** START **

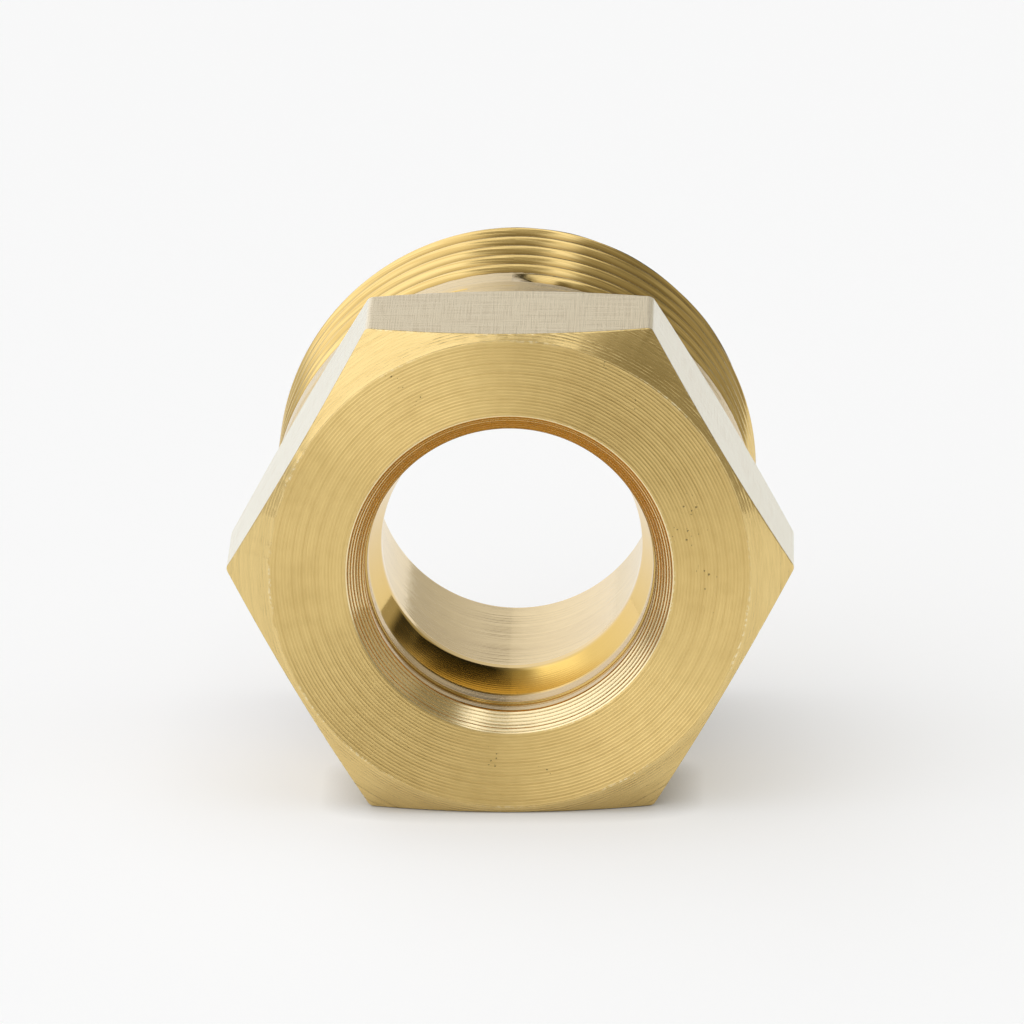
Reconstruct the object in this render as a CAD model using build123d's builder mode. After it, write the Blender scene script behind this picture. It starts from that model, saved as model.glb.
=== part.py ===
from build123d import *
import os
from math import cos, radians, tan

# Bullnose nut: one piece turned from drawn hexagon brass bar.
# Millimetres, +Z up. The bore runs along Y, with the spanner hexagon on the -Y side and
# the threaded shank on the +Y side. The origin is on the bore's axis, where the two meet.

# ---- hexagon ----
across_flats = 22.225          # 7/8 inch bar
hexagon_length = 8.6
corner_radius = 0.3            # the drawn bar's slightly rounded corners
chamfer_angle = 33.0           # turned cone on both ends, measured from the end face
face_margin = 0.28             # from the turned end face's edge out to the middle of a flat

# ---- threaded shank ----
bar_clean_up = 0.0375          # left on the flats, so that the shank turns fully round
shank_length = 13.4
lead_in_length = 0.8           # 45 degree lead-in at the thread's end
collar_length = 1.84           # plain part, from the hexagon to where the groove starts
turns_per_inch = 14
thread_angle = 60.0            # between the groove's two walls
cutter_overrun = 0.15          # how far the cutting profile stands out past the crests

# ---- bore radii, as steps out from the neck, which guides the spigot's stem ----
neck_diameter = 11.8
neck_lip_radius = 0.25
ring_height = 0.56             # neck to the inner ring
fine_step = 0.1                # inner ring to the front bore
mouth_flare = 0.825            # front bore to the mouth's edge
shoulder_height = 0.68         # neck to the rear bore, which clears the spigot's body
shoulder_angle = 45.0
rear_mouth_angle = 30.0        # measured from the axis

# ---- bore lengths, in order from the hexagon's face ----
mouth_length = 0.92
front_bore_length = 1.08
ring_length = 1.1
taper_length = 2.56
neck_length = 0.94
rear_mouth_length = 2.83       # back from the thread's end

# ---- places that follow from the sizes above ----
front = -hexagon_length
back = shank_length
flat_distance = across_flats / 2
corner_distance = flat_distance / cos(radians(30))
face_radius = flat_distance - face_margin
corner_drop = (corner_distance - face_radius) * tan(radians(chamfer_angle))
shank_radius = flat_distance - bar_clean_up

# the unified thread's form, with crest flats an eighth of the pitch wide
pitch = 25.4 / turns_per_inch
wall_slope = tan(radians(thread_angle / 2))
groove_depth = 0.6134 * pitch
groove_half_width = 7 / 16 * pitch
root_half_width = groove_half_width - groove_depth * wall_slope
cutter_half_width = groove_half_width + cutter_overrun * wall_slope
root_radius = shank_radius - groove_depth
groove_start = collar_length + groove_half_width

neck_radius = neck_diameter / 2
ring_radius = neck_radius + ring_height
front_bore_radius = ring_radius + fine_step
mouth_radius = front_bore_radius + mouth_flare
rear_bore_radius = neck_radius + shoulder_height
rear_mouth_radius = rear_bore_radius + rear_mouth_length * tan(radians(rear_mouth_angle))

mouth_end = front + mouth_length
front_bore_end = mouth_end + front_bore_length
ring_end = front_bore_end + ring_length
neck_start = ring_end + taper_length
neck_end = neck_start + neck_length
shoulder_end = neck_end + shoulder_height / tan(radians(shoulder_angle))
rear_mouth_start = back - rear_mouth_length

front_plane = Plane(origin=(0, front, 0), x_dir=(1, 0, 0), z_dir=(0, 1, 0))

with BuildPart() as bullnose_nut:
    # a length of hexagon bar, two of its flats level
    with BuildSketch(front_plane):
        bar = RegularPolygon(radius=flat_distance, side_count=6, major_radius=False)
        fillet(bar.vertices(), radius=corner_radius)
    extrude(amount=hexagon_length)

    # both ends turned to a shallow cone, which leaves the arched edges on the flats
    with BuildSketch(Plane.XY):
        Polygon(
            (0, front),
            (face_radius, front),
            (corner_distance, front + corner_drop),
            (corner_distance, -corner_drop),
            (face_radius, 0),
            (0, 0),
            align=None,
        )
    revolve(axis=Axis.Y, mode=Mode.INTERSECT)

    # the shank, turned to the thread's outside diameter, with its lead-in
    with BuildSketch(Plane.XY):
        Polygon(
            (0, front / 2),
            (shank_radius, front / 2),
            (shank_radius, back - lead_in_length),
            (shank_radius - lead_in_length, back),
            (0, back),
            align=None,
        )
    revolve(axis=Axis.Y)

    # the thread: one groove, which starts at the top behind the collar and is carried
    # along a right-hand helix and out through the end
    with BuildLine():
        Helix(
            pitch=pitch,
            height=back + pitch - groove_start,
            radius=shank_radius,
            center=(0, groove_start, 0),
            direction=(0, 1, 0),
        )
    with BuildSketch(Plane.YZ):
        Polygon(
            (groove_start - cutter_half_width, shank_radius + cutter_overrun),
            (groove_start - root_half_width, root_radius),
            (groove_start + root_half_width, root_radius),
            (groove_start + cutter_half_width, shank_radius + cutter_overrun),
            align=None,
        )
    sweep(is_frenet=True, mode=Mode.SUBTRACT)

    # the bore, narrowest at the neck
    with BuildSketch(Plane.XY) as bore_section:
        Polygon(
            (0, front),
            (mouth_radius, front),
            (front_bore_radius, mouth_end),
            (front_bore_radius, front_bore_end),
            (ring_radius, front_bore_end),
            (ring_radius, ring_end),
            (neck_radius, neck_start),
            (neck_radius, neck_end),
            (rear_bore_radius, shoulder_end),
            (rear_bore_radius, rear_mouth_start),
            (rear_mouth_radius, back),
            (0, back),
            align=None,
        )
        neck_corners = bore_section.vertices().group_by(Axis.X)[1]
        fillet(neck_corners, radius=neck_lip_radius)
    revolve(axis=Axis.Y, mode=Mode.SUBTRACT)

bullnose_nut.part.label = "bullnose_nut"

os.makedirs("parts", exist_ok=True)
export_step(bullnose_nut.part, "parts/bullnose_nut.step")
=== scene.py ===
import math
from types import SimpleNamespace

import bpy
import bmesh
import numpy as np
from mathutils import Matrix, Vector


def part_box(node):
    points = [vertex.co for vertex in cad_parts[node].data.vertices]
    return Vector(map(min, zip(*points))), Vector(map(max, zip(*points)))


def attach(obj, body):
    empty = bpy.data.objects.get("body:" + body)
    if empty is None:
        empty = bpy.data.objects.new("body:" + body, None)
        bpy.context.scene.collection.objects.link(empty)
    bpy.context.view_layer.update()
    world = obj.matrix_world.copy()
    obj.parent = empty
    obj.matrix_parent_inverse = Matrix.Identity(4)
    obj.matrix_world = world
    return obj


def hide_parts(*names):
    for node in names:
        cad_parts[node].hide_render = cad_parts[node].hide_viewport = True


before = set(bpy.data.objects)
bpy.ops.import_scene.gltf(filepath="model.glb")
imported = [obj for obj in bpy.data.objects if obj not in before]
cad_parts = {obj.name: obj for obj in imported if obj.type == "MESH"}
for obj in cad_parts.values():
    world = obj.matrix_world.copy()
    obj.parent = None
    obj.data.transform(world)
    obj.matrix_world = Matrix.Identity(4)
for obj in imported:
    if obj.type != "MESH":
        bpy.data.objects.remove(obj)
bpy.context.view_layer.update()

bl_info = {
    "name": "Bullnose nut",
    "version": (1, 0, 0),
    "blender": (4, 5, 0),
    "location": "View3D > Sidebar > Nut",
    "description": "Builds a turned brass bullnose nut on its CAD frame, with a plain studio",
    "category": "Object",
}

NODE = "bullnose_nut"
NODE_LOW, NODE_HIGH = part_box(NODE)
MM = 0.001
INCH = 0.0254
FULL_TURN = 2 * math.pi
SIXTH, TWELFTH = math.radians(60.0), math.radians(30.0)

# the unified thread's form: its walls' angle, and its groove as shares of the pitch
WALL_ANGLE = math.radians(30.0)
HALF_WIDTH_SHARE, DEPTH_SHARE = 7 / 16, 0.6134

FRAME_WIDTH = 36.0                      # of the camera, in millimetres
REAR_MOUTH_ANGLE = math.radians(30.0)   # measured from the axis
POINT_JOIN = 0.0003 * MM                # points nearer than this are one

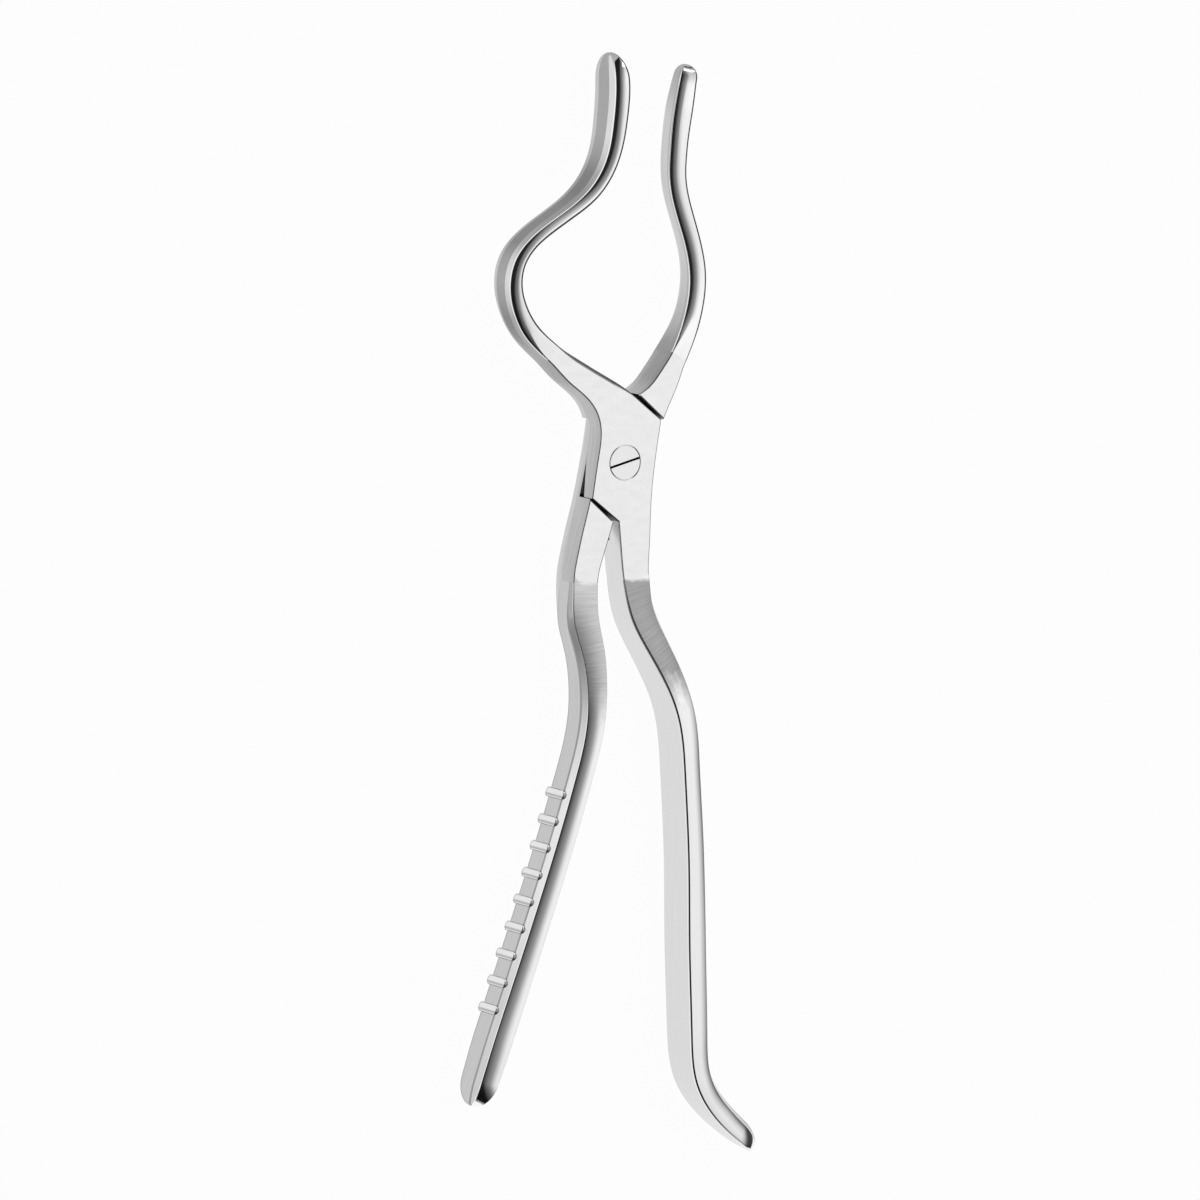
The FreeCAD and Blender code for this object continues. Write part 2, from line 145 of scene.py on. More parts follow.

** END **

## Directions for this task
Your task is to transcribe only the lines from the line containing "# the bore, narrowest at the neck" through the line containing "obj.parent = None", word for word.

## Full response
    # the bore, narrowest at the neck
    with BuildSketch(Plane.XY) as bore_section:
        Polygon(
            (0, front),
            (mouth_radius, front),
            (front_bore_radius, mouth_end),
            (front_bore_radius, front_bore_end),
            (ring_radius, front_bore_end),
            (ring_radius, ring_end),
            (neck_radius, neck_start),
            (neck_radius, neck_end),
            (rear_bore_radius, shoulder_end),
            (rear_bore_radius, rear_mouth_start),
            (rear_mouth_radius, back),
            (0, back),
            align=None,
        )
        neck_corners = bore_section.vertices().group_by(Axis.X)[1]
        fillet(neck_corners, radius=neck_lip_radius)
    revolve(axis=Axis.Y, mode=Mode.SUBTRACT)

bullnose_nut.part.label = "bullnose_nut"

os.makedirs("parts", exist_ok=True)
export_step(bullnose_nut.part, "parts/bullnose_nut.step")
=== scene.py ===
import math
from types import SimpleNamespace

import bpy
import bmesh
import numpy as np
from mathutils import Matrix, Vector


def part_box(node):
    points = [vertex.co for vertex in cad_parts[node].data.vertices]
    return Vector(map(min, zip(*points))), Vector(map(max, zip(*points)))


def attach(obj, body):
    empty = bpy.data.objects.get("body:" + body)
    if empty is None:
        empty = bpy.data.objects.new("body:" + body, None)
        bpy.context.scene.collection.objects.link(empty)
    bpy.context.view_layer.update()
    world = obj.matrix_world.copy()
    obj.parent = empty
    obj.matrix_parent_inverse = Matrix.Identity(4)
    obj.matrix_world = world
    return obj


def hide_parts(*names):
    for node in names:
        cad_parts[node].hide_render = cad_parts[node].hide_viewport = True


before = set(bpy.data.objects)
bpy.ops.import_scene.gltf(filepath="model.glb")
imported = [obj for obj in bpy.data.objects if obj not in before]
cad_parts = {obj.name: obj for obj in imported if obj.type == "MESH"}
for obj in cad_parts.values():
    world = obj.matrix_world.copy()
    obj.parent = None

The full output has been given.